Apabila terdapat cacat dalam wewenang, subtansi dan prosedur penerbitan KTUN
maka KTUN tersebut tidak sah dan dapat dibatalkan. Sedangkan pada Pengadilan
Negeri seperti diketahui secara umum bahwa terdapat 2 jenis gugatan apabila
terdapat sengketa keperdataan yaitu Wanprestasi dan Perbuatan Melawan Hukum
(PMH).

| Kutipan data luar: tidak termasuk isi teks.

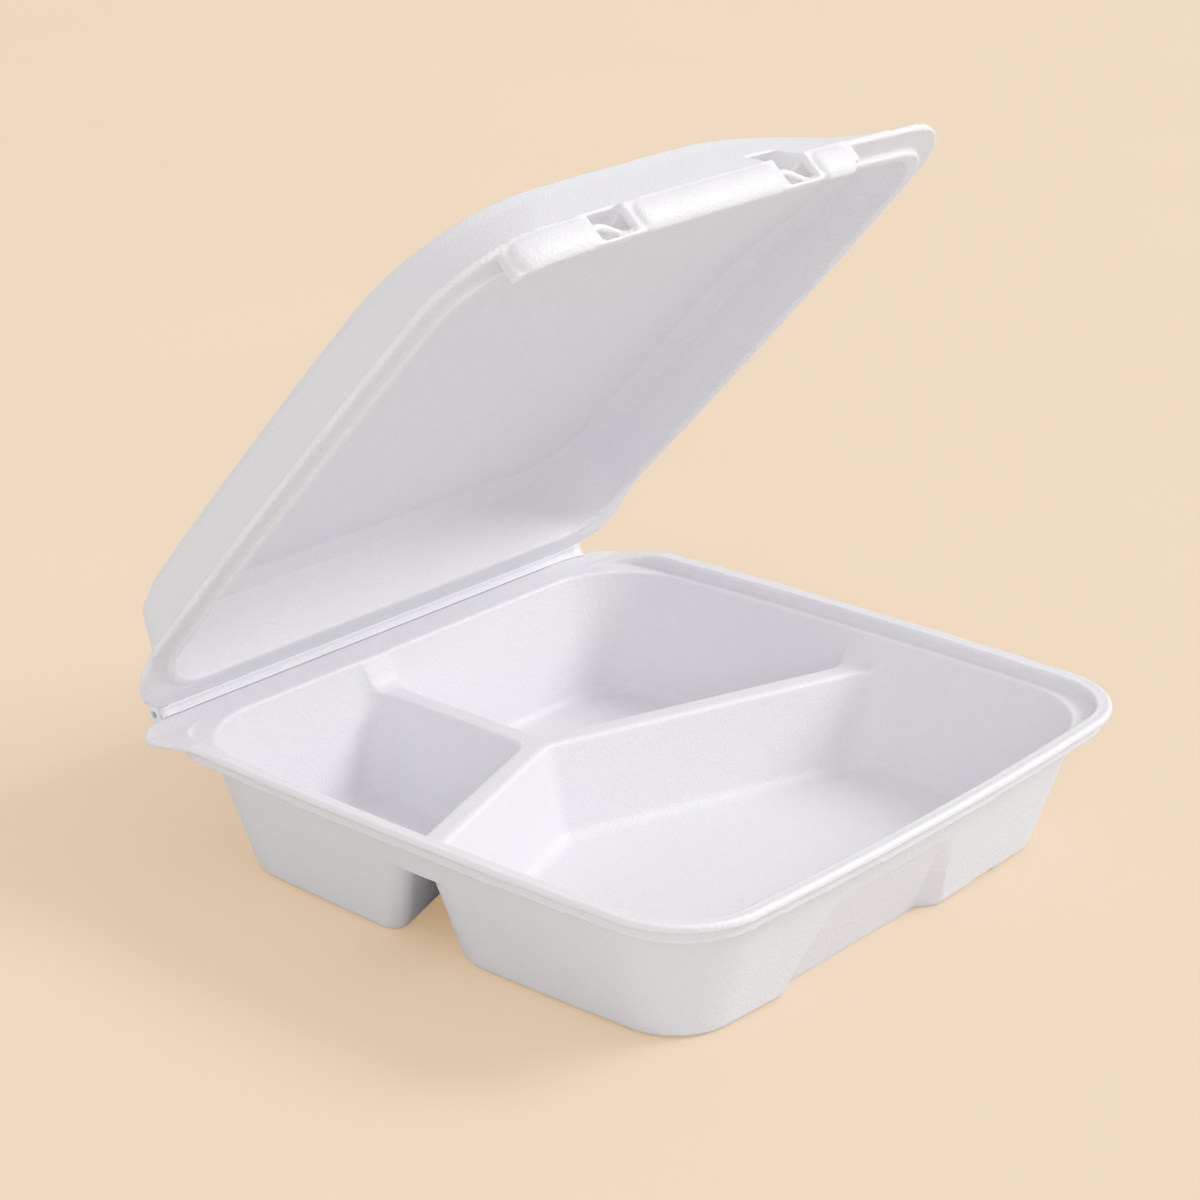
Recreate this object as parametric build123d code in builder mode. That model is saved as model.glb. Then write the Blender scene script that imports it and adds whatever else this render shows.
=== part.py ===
"""Foam hinged food container: a three compartment tray and its lid, shown with the lid standing open.

The tray stands on Z = 0 with its rim centred on the origin. X runs along the hinge, Y points to the hinge
at the rear, and Z is up. The lid is modelled shut, in place on the tray's rim, and then turned open about
the hinge.
"""

import os
from math import cos, radians, sin, tan

from build123d import *

os.makedirs("parts", exist_ok=True)

# Tray: rim outline and heights
tray_width = 236.0
tray_depth = 234.0
rim_height = 50.0
rim_corner = 31.0
side_bow = 3.6
front_bow = 4.4
sheet = 2.3

# Tray: rim section, from the outer lip inwards
flange_width = 5.0
step_depth = 4.6
ledge_width = 4.0

# Tray: drafted walls from the ledge down to the table
wall_draft = 17.5
wall_corner = 36.0
foot_round = 3.0

# Ridges between the compartments: two arms run to the side walls and one straight to the rear wall
junction_x = -18.0
junction_y = 31.0
left_arm_angle = 18.3
right_arm_angle = 18.3
ridge_height = 35.0
crest_width = 8.0
crest_round = 1.8
rear_draft = 16.0
front_draft = 12.0
compartment_corner = 9.0
floor_round = 5.0
gusset_draft = 30.0
gusset_round = 6.0
gusset_gap = 0.3

# Valleys under the ridges
valley_height = 31.0
valley_corner_rear = 6.0
valley_corner_front = 20.0

# Shallow recess in the front wall, below the latch
recess_left = -55.0
recess_right = 30.0
recess_bevel = 8.0
recess_height = 40.0
recess_narrowing = 11.0
recess_depth = 5.5
recess_runout = 1.0

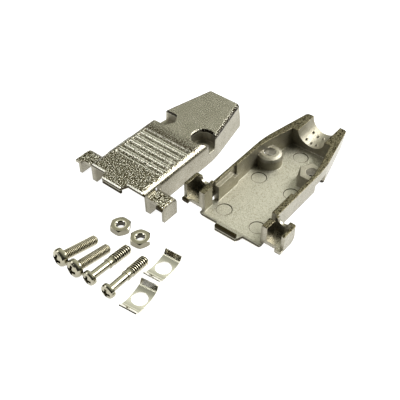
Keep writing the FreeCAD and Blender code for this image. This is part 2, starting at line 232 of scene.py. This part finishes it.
def groove_lines(tree, wide, y):
    """Masks for the painted highlights on the two crests of each groove and the painted shade on its floor.
    """
    phase = add(tree, "Math", (y, groove_start - groove_pitch / 2), operation="SUBTRACT")
    phase = add(tree, "Math", (phase, groove_pitch), operation="MODULO")
    phase = add(tree, "Math", (phase, groove_pitch / 2), operation="SUBTRACT")
    off = add(tree, "Math", (phase,), operation="ABSOLUTE")
    ribbed = overlap(tree, add(tree, "MapRange", (y, *grooves_begin)),
                     add(tree, "MapRange", (y, *grooves_end)), add(tree, "MapRange", (wide, *grooves_side)))
    from_crest = add(tree, "Math", (off, crest_offset), operation="SUBTRACT")
    from_crest = add(tree, "Math", (from_crest,), operation="ABSOLUTE")
    crest = add(tree, "MapRange", (from_crest, *crest_line))
    root = add(tree, "MapRange", (off, *root_line))
    return overlap(tree, crest, ribbed), overlap(tree, root, ribbed)


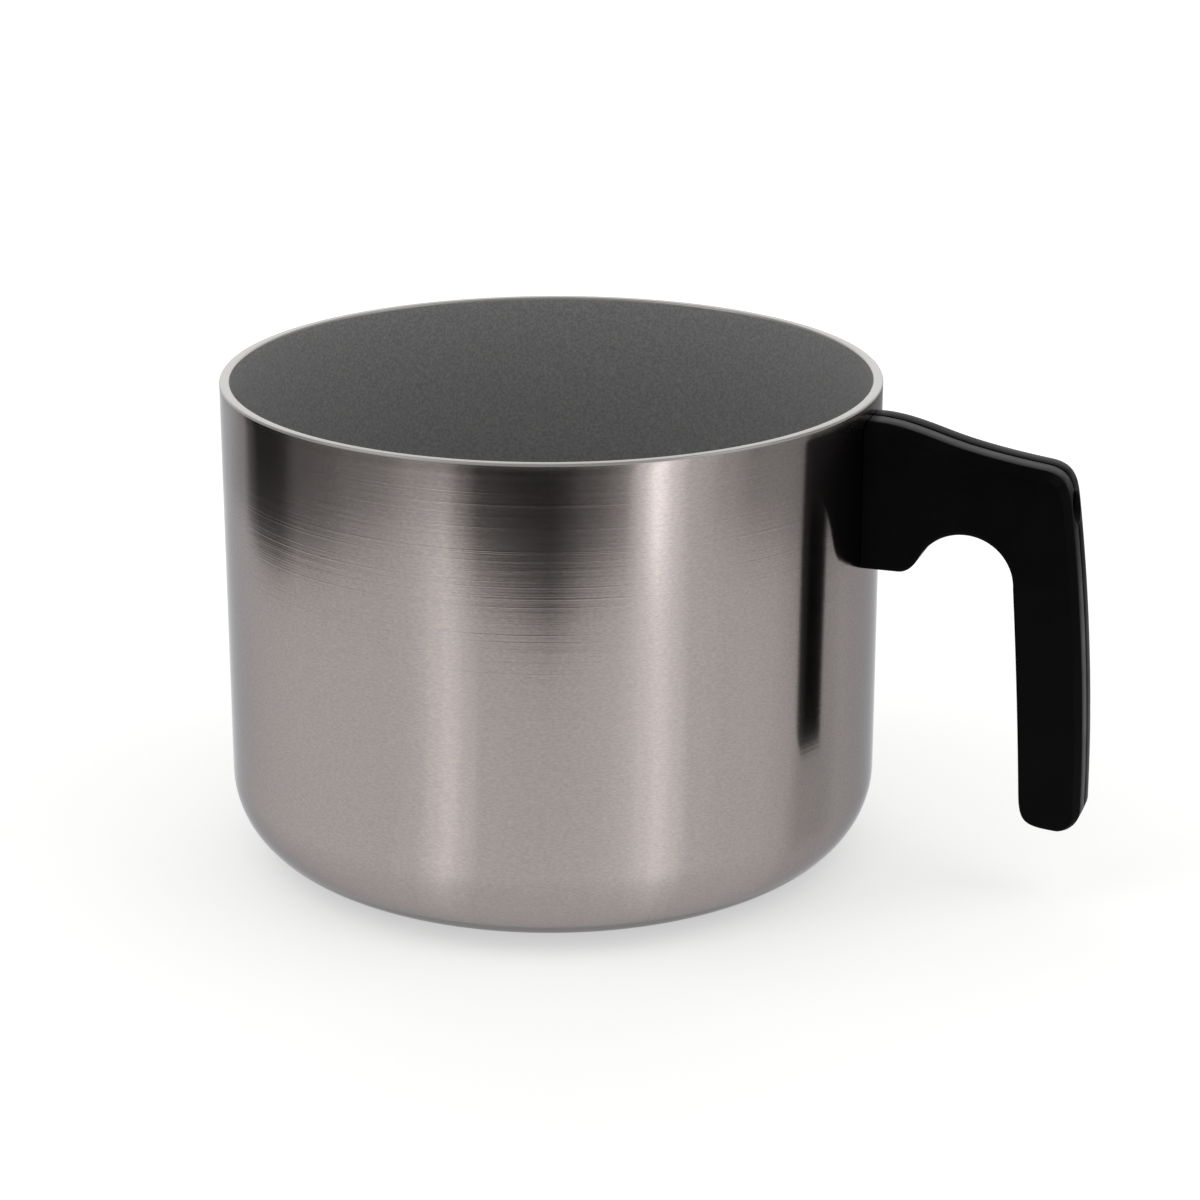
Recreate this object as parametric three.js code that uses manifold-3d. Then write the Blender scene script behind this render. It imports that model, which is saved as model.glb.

Dalam sengketa perdata di Pengadilan Negeri, obyeknya tidak langsung
pada Sertipikatnya, melainkan pada perbuatan yang menimbulkan kerugian bagi
pihak lain dengan munculnya sertpikat tersebut, artinya yang menjadi fokus
adalah perbuatan pihak yang melawan hukum yang dijadikan dasar penerbitan
sertipikat, sebagai contoh : Sertipikat Hak Milik A terbit atas nama A
berdasarkan Akta Jual Beli yang dilakukan oleh A dengan B, namun suatu saat B merasa
dirugikan dan menggugat A dengan dasar perbuatan melawan hukum dan menuntut
Akta Jual Beli batal dibatalkan, dan menuntut pula sertipikat Hak Milik atas
nama A juga dibatalkan. Putusan mengabulkan sebagian petitum B yaitu menyatakan
A melakukan perbuatan melawan hukum dan membatalkan Akta Jual Beli antara A
dengan B. Pengadilan Negeri tidak dapat membatalkan Sertipikat Hak Milik atas
nama A karena bukan wewenangnya. Kewenangan Pengadilan Negeri terbatas pada menyatakan sertipikat
atas nama A tidak mempunyai kekuatan hukum mengikat, itupun terbatas apabila penggugat meminta hal tersebut dalam petitum gugatannya (asas non ultra petita). Berdasarkan contoh kasus di atas maka yang jadi obyek di
perkara perdata yang diadili di Pengadilan Negeri adalah Perbuatan Melawan
Hukumnya, bukan sertipikatnya, sedangkan dalam Pengadilan Tata Usaha Negara
yang menjadi obyek adalah KTUN yang merugikan pihak lain yang bertentangan
dengan peraturan perundang-undangan dan atau asas-asas umum pemerintahan yang
baik dan atau terdapat cacat wewenang dan atau subtansi dan atau prosedur dalam
penerbitannya.
Dengan demikian maka Pengadilan Negeri tidak berwenang membatalkan sertipikat hak atas tanah, karena hal tersebut merupakan kewenangan Pengadilan Tata Usaha Negara.